DAYVILLE — What’s a nice elk like you doing in a race like this?
Dayville’s Bunny Hop 5K last Saturday picked up an unexpected participant — an elk, known as “Buddy” to locals.
Buddy ran the entire race, alongside the 54 human runners, on South Fork Road from south of town to the Dayville City Park. He stopped at least twice and headed off the route, but returned again each time to rejoin the other 5K racers.
He did have a number, but it was just an ear tag and not a sanctioned race bib. Buddy also didn’t pay any entry fees, nor did he technically finish the race, instead meandering through the crowd at the park instead of crossing the finish line.
Buddy also didn’t take part in the Easter egg hunt at the park afterward; human help guided him back up South Fork so young egg hunters could have the park to themselves.
Though Buddy is well-known by people in Dayville, this was his first trip to town, according to city recorder Ruthie Moore.
Oregon Department of Fish and Wildlife district wildlife biologist Ryan Torland said Buddy, who is about 3 years old, was moved to Grant County from the Prineville area last month.
Torland speculates the elk was possibly raised from a calf by someone who decided it was something they didn’t want to keep.
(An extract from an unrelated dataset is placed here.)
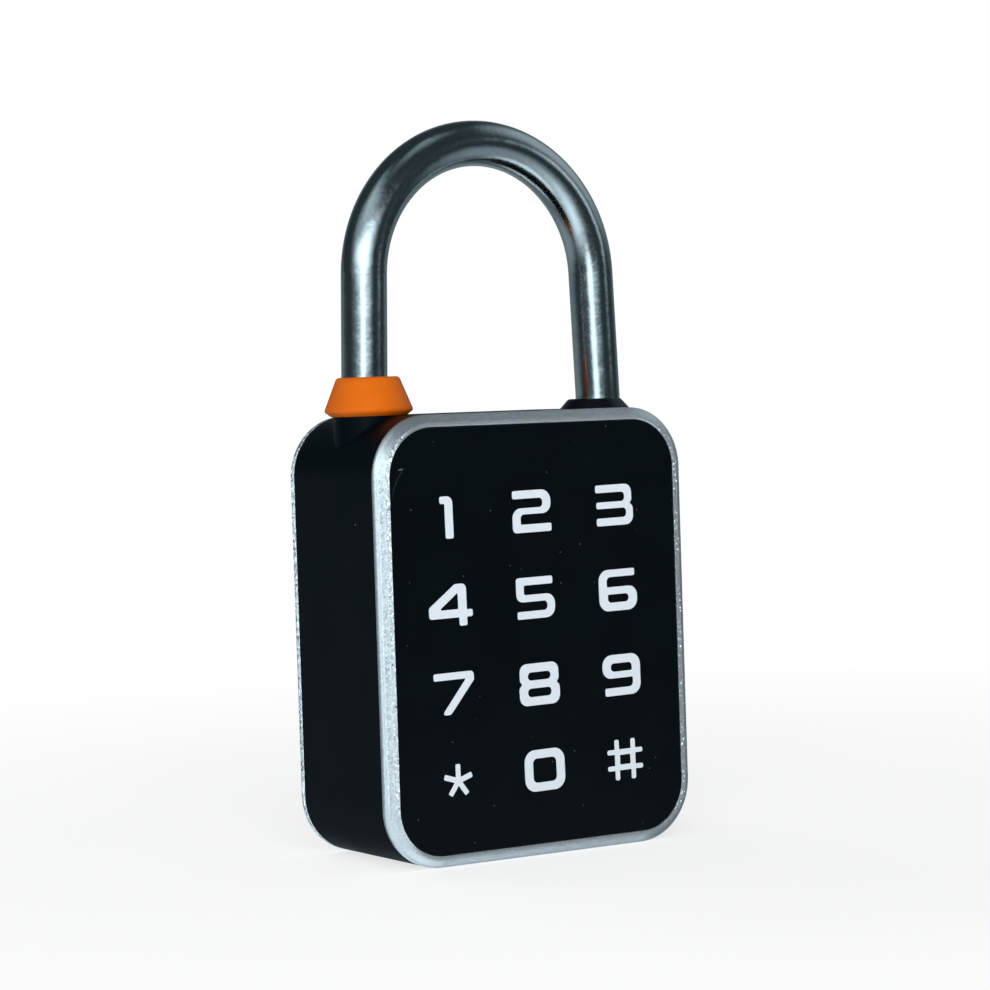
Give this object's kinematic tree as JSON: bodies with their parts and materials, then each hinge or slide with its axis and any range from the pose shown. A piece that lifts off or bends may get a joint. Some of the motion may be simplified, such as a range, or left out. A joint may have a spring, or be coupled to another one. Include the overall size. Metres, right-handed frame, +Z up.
{
  "type": "keypad padlock",
  "caption": "Rounded padlock with a round steel shackle, a black touch keypad set in a silver bezel, soft seals at both legs and a motor-driven latch inside.",
  "frame": {"origin": "middle of the padlock's base, on the surface it stands on", "axes": "+Z up through the shackle, -Y out of the keypad, +X towards the long heel leg (right in the picture)"},
  "size_m": [0.055, 0.0276, 0.1125],
  "materials": {
    "casing_black": "die-cast zinc, matt black coating",
    "bezel_silver": "die-cast, fine sparkling silver coating",
    "panel_glass": "cover glass, printed black behind, polished",
    "panel_plain": "moulded, gloss black",
    "shackle_steel": "hardened steel, bright plated",
    "seal_orange": "moulded silicone, satin",
    "seal_black": "moulded rubber, matt",
    "gasket_grey": "moulded silicone, matt",
    "fastener_steel": "zinc-plated steel",
    "spring_steel": "drawn stainless wire",
    "lock_steel": "machined steel",
    "frame_zinc": "die-cast zinc, as cast",
    "gearbox_plastic": "moulded acetal",
    "cap_plastic": "moulded nylon",
    "board_green": "glass-epoxy laminate, solder mask",
    "chip_black": "moulded epoxy",
    "connector_cream": "moulded nylon",
    "ribbon_white": "polyester film",
    "cell_foil": "laminated pouch foil, satin",
    "foam_black": "cellular foam, adhesive backed"
  },
  "bodies": {
    "housing": {"casing": "casing_black", "front_bezel": "bezel_silver", "rear_bezel": "bezel_silver", "touch_panel": "panel_glass", "rear_panel": "panel_plain", "front_gasket": "gasket_grey", "rear_gasket": "gasket_grey", "front_screws": "fastener_steel", "rear_screws": "fastener_steel", "heel_seal": "seal_black", "bolt_spring": "spring_steel", "shackle_spring": "spring_steel", "retaining_pin": "lock_steel", "gearbox": "gearbox_plastic", "motor_can": "fastener_steel", "motor_cap": "cap_plastic", "lock_frame": "frame_zinc", "frame_cover": "fastener_steel", "frame_screws": "fastener_steel", "cover_screws": "fastener_steel", "touch_board": "board_green", "touch_chip": "chip_black", "main_board": "board_green", "board_screws": "fastener_steel", "control_chip": "chip_black", "buzzer": "chip_black", "ribbon_sockets": "connector_cream", "ribbon_cable": "ribbon_white", "charge_socket": "fastener_steel", "socket_tongue": "chip_black", "battery_cell": "cell_foil", "battery_pad": "foam_black"},
    "shackle_body": {"shackle": "shackle_steel", "toe_seal": "seal_orange"},
    "bolt": {"latch_bolt": "lock_steel"},
    "cam": {"output_shaft": "lock_steel", "drive_cam": "lock_steel"},
    "plug": {"port_plug": "seal_black"}
  },
  "joints": [
    {"name": "shackle_lift", "type": "slide", "parent": "housing", "child": "shackle_body", "axis": [0, 0, 1], "range_m": [0, 0.0123], "deforming": ["shackle_spring"]},
    {"name": "cam_turn", "type": "hinge", "parent": "housing", "child": "cam", "pos_m": [0, 0, 0.057], "axis": [0, 0, 1], "range_deg": [0, 90]},
    {"name": "bolt_slide", "type": "slide", "parent": "housing", "child": "bolt", "axis": [-1, 0, 0], "range_m": [0, 0.0023], "deforming": ["bolt_spring"]},
    {"name": "plug_pull", "type": "slide", "parent": "housing", "child": "plug", "axis": [0, 0, -1], "range_m": [0, 0.006]}
  ],
  "couplings": [
    {"joint": "cam_turn", "follows": "bolt_slide", "rad_per_m": 682.95}
  ]
}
The elk had become habituated to people and started hanging out in town there.
“He thinks he’s a person,” Torland said.
But ODFW was concerned he would become more aggressive during rutting season, so they placed him in the Phillip Schneider Wildlife Area in the Murderers Creek Basin, far from people, with the hopes that he would stay there and become acclimated to other elk.
That didn’t work, however.
Buddy soon made his way down and had been hanging out at a local ranch, which is where he saw and was apparently attracted to, the activity of the 5K racers on Saturday.
Torland said Buddy was moved on Tuesday this week over to Wildlife Safari in Winston.
This was the third year for the Bunny Hop 5K but the first time an Easter elk has made an appearance at the event.